Reproduce the material in full, exactly as written.

<<<<

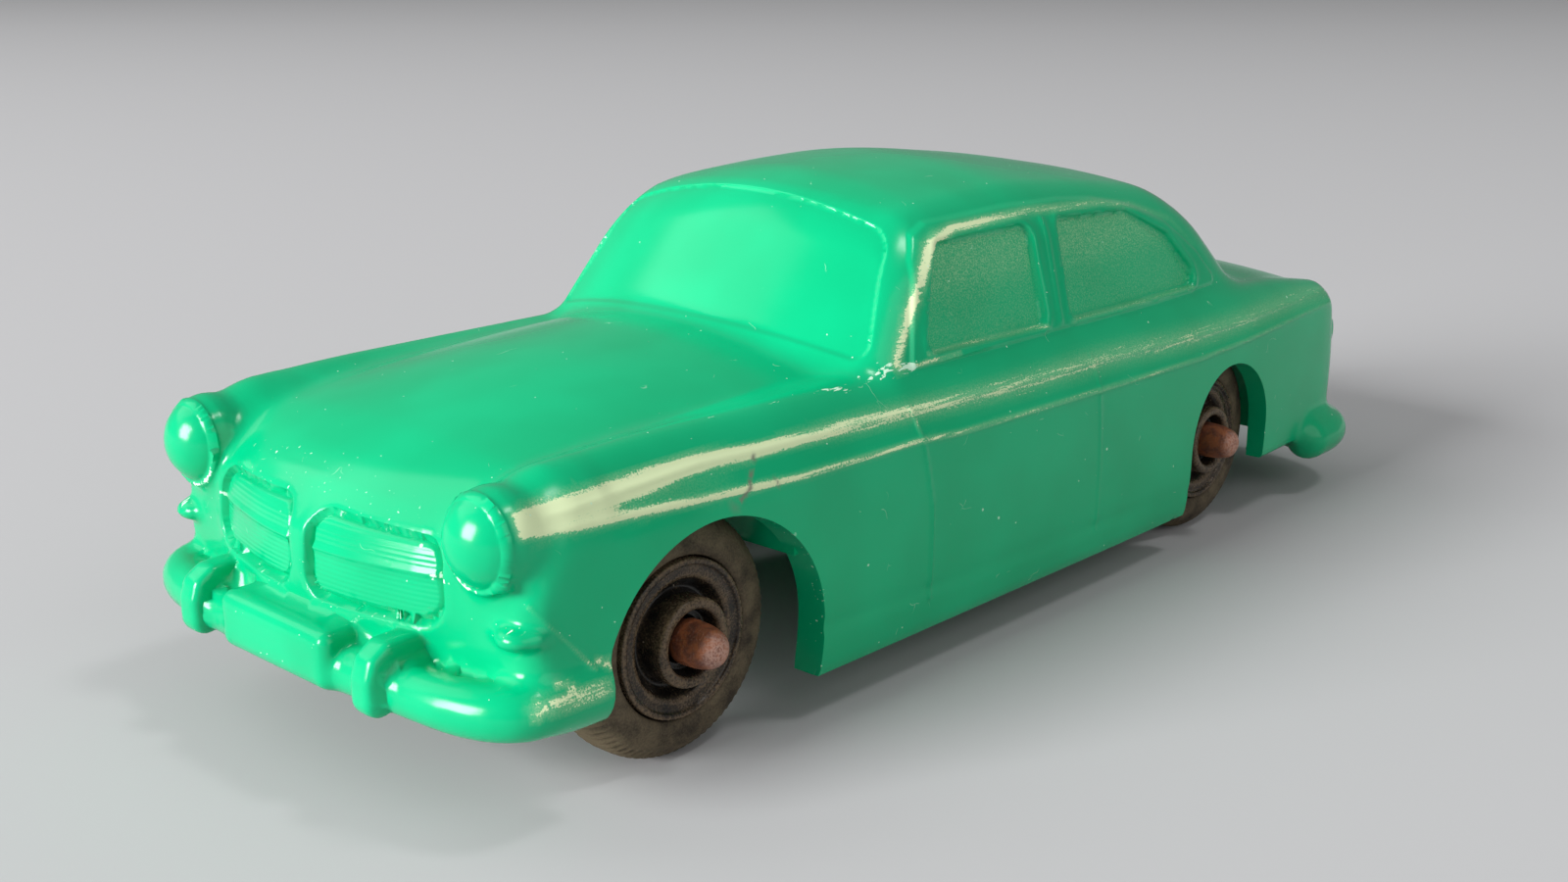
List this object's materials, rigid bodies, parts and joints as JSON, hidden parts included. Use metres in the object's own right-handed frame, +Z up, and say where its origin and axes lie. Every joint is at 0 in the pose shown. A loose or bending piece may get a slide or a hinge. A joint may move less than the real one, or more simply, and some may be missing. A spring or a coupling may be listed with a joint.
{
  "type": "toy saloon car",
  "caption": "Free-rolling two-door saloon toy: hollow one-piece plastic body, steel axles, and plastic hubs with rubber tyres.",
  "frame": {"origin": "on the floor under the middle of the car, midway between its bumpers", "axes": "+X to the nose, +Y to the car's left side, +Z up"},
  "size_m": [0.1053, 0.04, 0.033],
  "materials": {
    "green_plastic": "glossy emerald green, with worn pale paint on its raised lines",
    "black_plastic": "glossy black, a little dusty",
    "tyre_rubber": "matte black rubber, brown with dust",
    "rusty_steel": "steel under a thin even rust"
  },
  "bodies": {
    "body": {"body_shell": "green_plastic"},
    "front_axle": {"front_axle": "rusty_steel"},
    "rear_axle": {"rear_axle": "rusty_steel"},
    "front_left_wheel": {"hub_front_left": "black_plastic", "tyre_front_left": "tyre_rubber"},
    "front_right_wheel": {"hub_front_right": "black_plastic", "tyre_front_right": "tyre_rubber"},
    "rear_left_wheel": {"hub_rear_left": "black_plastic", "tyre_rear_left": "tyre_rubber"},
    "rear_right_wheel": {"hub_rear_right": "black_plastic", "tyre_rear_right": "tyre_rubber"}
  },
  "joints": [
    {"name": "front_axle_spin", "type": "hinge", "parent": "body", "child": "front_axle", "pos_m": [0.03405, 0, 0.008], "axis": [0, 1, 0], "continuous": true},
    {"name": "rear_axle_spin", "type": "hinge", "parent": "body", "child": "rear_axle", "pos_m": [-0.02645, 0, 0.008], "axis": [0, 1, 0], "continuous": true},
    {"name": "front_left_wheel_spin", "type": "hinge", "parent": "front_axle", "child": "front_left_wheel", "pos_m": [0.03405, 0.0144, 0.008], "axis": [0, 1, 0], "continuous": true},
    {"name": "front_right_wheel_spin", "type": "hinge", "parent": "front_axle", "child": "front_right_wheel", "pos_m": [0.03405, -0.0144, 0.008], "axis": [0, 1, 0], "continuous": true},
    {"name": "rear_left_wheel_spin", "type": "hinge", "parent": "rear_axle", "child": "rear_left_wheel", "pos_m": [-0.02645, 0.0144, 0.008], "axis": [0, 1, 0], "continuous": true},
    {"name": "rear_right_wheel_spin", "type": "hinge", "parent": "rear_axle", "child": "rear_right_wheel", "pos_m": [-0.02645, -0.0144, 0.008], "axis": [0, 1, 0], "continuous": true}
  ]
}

>>>>

EXERCISE SOLUTION:
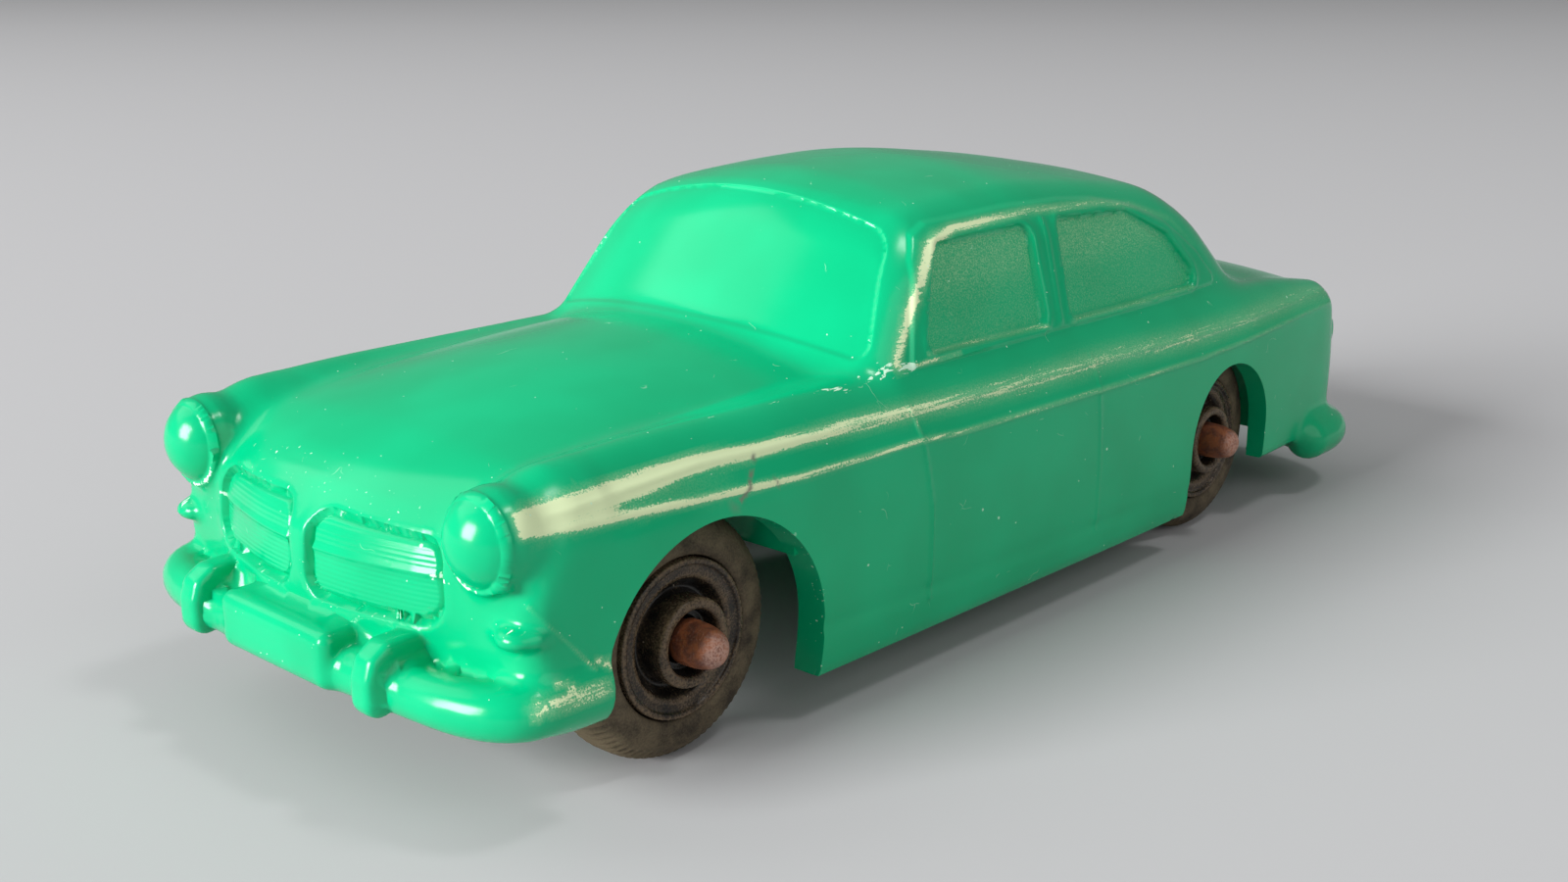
List this object's materials, rigid bodies, parts and joints as JSON, hidden parts included. Use metres in the object's own right-handed frame, +Z up, and say where its origin and axes lie. Every joint is at 0 in the pose shown. A loose or bending piece may get a slide or a hinge. A joint may move less than the real one, or more simply, and some may be missing. A spring or a coupling may be listed with a joint.
{
  "type": "toy saloon car",
  "caption": "Free-rolling two-door saloon toy: hollow one-piece plastic body, steel axles, and plastic hubs with rubber tyres.",
  "frame": {"origin": "on the floor under the middle of the car, midway between its bumpers", "axes": "+X to the nose, +Y to the car's left side, +Z up"},
  "size_m": [0.1053, 0.04, 0.033],
  "materials": {
    "green_plastic": "glossy emerald green, with worn pale paint on its raised lines",
    "black_plastic": "glossy black, a little dusty",
    "tyre_rubber": "matte black rubber, brown with dust",
    "rusty_steel": "steel under a thin even rust"
  },
  "bodies": {
    "body": {"body_shell": "green_plastic"},
    "front_axle": {"front_axle": "rusty_steel"},
    "rear_axle": {"rear_axle": "rusty_steel"},
    "front_left_wheel": {"hub_front_left": "black_plastic", "tyre_front_left": "tyre_rubber"},
    "front_right_wheel": {"hub_front_right": "black_plastic", "tyre_front_right": "tyre_rubber"},
    "rear_left_wheel": {"hub_rear_left": "black_plastic", "tyre_rear_left": "tyre_rubber"},
    "rear_right_wheel": {"hub_rear_right": "black_plastic", "tyre_rear_right": "tyre_rubber"}
  },
  "joints": [
    {"name": "front_axle_spin", "type": "hinge", "parent": "body", "child": "front_axle", "pos_m": [0.03405, 0, 0.008], "axis": [0, 1, 0], "continuous": true},
    {"name": "rear_axle_spin", "type": "hinge", "parent": "body", "child": "rear_axle", "pos_m": [-0.02645, 0, 0.008], "axis": [0, 1, 0], "continuous": true},
    {"name": "front_left_wheel_spin", "type": "hinge", "parent": "front_axle", "child": "front_left_wheel", "pos_m": [0.03405, 0.0144, 0.008], "axis": [0, 1, 0], "continuous": true},
    {"name": "front_right_wheel_spin", "type": "hinge", "parent": "front_axle", "child": "front_right_wheel", "pos_m": [0.03405, -0.0144, 0.008], "axis": [0, 1, 0], "continuous": true},
    {"name": "rear_left_wheel_spin", "type": "hinge", "parent": "rear_axle", "child": "rear_left_wheel", "pos_m": [-0.02645, 0.0144, 0.008], "axis": [0, 1, 0], "continuous": true},
    {"name": "rear_right_wheel_spin", "type": "hinge", "parent": "rear_axle", "child": "rear_right_wheel", "pos_m": [-0.02645, -0.0144, 0.008], "axis": [0, 1, 0], "continuous": true}
  ]
}